Sir

Scientific institutions are increasingly judged on the quality of the journals in which their staff publish papers. Journal quality is usually presented as its impact factor (IF), the number of citations in a given year to papers published in the two previous years, divided by the number of items published in those previous two years (Journal Citation Reports, Institute for Scientific Information, 1997).

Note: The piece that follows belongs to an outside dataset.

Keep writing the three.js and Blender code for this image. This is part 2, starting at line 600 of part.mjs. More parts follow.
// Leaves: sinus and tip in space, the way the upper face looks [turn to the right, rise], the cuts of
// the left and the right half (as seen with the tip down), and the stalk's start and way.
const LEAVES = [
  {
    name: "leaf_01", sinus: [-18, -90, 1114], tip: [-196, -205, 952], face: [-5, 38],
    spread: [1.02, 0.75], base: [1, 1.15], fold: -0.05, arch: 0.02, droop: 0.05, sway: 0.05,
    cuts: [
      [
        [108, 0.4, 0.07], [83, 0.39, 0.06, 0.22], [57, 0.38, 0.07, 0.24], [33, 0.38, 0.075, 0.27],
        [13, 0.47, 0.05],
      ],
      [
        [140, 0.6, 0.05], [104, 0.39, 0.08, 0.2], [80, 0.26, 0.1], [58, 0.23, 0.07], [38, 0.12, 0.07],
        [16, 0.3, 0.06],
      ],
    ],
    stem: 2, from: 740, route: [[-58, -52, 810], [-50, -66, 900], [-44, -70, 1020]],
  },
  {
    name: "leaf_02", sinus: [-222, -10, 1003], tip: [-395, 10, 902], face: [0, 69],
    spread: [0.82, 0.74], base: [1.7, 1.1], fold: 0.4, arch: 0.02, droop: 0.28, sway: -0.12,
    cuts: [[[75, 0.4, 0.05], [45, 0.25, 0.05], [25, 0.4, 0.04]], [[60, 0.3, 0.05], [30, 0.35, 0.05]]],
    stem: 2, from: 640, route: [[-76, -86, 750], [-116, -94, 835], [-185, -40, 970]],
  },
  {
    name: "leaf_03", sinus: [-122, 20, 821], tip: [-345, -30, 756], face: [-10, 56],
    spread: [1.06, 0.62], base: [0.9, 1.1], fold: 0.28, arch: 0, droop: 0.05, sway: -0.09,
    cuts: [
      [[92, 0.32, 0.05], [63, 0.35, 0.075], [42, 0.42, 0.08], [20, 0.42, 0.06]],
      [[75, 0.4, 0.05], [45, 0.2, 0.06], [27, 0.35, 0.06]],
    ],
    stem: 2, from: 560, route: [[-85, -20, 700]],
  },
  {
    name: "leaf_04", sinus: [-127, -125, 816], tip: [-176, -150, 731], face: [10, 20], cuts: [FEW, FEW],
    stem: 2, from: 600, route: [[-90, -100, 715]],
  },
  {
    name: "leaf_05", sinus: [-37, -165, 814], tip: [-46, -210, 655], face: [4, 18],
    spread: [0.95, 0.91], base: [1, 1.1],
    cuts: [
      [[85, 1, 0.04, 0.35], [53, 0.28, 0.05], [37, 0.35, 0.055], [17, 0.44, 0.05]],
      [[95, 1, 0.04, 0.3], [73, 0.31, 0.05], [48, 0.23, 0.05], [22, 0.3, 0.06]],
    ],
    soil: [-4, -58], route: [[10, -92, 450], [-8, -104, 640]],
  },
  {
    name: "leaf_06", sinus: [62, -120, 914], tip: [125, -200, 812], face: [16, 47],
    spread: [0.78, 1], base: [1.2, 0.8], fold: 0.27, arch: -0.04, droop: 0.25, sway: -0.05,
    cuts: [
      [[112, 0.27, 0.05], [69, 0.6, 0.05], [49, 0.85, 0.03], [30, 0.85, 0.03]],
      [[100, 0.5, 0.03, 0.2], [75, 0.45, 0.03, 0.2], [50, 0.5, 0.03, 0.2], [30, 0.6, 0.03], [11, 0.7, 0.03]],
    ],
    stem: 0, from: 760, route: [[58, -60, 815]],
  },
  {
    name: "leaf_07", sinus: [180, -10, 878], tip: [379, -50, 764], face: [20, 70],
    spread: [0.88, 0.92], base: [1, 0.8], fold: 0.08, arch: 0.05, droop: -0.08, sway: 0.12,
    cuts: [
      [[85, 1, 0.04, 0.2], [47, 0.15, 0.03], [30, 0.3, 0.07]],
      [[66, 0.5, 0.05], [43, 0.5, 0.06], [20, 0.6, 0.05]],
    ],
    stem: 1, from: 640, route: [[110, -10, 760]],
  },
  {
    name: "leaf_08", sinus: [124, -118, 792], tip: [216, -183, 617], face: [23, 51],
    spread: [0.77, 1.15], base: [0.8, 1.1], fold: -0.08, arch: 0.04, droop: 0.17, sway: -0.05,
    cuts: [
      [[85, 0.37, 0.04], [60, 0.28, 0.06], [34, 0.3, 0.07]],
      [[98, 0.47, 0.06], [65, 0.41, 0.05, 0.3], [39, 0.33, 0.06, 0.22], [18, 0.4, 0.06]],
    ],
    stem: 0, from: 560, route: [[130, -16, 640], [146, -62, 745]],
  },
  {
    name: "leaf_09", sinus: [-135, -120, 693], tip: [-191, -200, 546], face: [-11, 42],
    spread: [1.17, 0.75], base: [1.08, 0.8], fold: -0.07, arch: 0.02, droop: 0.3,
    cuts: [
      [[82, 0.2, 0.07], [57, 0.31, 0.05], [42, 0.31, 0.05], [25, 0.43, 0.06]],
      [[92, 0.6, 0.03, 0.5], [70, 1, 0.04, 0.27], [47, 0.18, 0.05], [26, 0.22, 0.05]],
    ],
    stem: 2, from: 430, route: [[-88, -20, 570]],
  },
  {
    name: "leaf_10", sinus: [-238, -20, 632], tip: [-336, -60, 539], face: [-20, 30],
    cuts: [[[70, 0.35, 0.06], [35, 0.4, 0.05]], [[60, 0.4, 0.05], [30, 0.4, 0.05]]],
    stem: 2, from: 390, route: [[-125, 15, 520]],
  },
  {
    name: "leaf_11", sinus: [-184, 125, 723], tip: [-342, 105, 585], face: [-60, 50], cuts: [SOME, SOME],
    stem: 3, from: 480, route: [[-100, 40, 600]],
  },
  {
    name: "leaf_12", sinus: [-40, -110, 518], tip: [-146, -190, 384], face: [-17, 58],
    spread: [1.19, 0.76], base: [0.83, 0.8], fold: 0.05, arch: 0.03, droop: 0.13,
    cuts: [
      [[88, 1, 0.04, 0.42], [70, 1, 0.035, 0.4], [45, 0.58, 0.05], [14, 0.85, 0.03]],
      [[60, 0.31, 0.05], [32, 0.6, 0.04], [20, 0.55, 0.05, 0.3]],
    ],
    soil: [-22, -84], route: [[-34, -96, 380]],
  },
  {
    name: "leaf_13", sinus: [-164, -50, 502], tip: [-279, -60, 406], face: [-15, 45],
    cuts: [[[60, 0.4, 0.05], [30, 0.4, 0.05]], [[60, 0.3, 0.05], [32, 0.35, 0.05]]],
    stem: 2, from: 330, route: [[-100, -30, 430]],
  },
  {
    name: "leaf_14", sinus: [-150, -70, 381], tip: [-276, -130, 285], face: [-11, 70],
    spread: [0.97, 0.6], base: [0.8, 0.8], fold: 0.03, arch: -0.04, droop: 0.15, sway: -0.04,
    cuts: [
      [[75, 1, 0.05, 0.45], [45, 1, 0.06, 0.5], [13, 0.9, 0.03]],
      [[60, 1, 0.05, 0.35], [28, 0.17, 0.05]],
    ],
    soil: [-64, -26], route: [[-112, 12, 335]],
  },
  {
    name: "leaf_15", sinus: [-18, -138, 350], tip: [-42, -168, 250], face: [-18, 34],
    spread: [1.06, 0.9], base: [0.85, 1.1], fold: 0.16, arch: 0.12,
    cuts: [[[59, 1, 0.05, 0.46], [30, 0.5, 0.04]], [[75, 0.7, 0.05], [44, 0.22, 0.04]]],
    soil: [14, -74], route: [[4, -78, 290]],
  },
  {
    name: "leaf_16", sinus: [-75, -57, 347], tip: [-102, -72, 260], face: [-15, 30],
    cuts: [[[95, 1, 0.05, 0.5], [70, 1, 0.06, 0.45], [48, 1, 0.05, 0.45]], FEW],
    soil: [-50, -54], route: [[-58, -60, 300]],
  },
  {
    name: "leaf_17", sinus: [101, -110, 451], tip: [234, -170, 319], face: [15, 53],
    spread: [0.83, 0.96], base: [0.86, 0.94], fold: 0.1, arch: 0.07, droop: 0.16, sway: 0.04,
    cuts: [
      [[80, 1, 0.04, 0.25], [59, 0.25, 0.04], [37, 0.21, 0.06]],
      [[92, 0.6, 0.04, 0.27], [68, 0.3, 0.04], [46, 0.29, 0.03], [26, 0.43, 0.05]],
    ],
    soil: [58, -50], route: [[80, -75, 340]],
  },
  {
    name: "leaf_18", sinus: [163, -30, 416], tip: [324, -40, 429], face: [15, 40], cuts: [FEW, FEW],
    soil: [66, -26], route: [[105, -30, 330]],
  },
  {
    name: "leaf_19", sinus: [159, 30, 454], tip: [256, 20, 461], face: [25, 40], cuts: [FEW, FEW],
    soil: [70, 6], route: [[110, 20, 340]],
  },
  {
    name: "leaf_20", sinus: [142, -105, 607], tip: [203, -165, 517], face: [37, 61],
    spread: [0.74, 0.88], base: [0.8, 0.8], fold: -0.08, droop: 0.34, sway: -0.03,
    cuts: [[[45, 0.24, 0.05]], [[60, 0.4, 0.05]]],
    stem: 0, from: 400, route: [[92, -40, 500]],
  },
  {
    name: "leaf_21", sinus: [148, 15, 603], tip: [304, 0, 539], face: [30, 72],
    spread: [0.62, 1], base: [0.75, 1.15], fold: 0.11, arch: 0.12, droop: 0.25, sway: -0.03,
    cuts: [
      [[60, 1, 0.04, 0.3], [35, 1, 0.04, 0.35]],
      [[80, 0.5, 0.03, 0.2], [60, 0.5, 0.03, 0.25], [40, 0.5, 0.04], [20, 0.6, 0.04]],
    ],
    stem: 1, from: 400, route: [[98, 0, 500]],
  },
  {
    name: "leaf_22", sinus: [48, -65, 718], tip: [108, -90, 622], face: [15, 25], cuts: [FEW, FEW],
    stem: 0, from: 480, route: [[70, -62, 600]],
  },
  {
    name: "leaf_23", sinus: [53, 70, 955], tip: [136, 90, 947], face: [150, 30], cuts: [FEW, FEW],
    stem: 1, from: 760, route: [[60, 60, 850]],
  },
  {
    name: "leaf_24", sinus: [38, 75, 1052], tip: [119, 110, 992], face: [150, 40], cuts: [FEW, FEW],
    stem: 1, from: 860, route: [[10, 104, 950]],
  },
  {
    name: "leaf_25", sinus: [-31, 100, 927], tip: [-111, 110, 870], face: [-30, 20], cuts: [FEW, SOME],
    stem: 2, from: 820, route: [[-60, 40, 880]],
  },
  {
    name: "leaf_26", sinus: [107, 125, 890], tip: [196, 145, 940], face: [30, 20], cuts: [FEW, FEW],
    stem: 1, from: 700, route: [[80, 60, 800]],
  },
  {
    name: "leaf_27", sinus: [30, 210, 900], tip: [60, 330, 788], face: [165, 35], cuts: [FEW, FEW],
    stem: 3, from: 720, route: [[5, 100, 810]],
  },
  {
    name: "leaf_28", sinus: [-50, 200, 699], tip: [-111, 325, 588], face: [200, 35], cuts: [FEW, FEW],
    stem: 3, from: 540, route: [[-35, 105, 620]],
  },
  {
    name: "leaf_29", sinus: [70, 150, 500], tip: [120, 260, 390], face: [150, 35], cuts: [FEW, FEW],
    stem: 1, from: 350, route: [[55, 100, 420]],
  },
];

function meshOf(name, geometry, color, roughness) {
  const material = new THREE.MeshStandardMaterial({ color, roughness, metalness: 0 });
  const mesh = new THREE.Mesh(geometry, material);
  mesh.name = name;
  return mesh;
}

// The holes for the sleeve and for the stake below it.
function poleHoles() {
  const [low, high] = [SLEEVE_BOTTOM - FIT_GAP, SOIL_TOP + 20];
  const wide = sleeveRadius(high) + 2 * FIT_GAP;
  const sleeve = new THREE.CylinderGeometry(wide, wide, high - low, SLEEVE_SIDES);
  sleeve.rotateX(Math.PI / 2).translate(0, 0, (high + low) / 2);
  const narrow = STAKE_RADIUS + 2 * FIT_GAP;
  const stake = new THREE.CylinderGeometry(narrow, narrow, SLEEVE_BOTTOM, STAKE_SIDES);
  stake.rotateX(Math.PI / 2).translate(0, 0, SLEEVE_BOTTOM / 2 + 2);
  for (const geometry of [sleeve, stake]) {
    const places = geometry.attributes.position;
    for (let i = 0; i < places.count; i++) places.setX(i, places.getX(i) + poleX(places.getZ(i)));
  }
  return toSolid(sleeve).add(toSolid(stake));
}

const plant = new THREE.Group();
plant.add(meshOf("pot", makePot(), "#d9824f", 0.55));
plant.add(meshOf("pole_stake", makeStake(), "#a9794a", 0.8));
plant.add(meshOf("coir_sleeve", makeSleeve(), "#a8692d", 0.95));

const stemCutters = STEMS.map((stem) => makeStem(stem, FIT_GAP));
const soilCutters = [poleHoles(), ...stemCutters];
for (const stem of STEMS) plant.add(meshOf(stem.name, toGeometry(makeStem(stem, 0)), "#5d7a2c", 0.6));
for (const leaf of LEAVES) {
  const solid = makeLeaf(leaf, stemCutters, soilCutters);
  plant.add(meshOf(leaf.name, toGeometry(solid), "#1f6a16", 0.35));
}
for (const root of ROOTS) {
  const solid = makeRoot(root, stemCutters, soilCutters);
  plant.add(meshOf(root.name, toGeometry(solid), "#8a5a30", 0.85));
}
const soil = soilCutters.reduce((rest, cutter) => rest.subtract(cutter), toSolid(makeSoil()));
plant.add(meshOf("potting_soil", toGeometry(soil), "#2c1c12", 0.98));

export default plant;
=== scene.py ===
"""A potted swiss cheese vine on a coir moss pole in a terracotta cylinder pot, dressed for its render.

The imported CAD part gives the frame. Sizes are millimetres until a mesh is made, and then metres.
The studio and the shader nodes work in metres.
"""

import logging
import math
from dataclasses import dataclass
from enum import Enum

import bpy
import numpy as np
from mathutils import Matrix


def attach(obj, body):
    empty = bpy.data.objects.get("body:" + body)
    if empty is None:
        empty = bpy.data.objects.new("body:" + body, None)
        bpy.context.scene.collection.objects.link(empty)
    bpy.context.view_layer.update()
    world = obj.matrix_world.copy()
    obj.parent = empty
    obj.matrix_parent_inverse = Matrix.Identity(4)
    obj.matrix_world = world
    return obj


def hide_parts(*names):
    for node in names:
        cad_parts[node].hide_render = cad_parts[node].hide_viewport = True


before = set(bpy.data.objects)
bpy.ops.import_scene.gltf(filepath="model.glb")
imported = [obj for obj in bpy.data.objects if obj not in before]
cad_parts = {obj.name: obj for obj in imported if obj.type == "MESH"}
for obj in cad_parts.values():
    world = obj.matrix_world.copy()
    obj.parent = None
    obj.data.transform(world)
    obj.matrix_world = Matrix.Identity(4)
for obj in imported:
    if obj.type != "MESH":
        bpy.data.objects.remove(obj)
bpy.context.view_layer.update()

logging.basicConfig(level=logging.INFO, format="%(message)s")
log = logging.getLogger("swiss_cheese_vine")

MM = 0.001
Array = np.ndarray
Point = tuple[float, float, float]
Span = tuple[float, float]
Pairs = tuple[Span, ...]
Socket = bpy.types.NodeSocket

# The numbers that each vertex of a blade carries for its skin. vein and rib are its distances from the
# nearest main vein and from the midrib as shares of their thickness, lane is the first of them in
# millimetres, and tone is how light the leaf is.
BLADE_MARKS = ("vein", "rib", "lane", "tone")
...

As veterinary researchers, we sometimes find ourselves searching for possible human angles in our work, so that we might publish in medical journals, which tend to have significantly higher IFs than their veterinary counterparts. But we have spotted a simpler and more effective approach that will allow us to publish in appropriate places and still get high ratings. As an example, The Veterinary Record has an IF of about 1, based on approximately 600 citations and 600 papers published in 1995 and 1996. Our institute publishes about 300 papers in two years. Our director need only instruct us all to cite at least two papers from The Veterinary Record in every paper we publish from now on, however loose the connection, for the IF to quickly double. The Veterinary Record would move from being in the top 40% of journals to being in the top 15%.

We could have an even greater impact on journals that publish fewer papers. For example, if our director applied this policy to Veterinary Research Communications, the IF of that journal would increase from less than 1 to more than 6, moving it into the top 3% of journals. If our institute teamed up with two or three others, we could rapidly create a competitor to Nature . Unethical, perhaps, but legal and very much in our interest.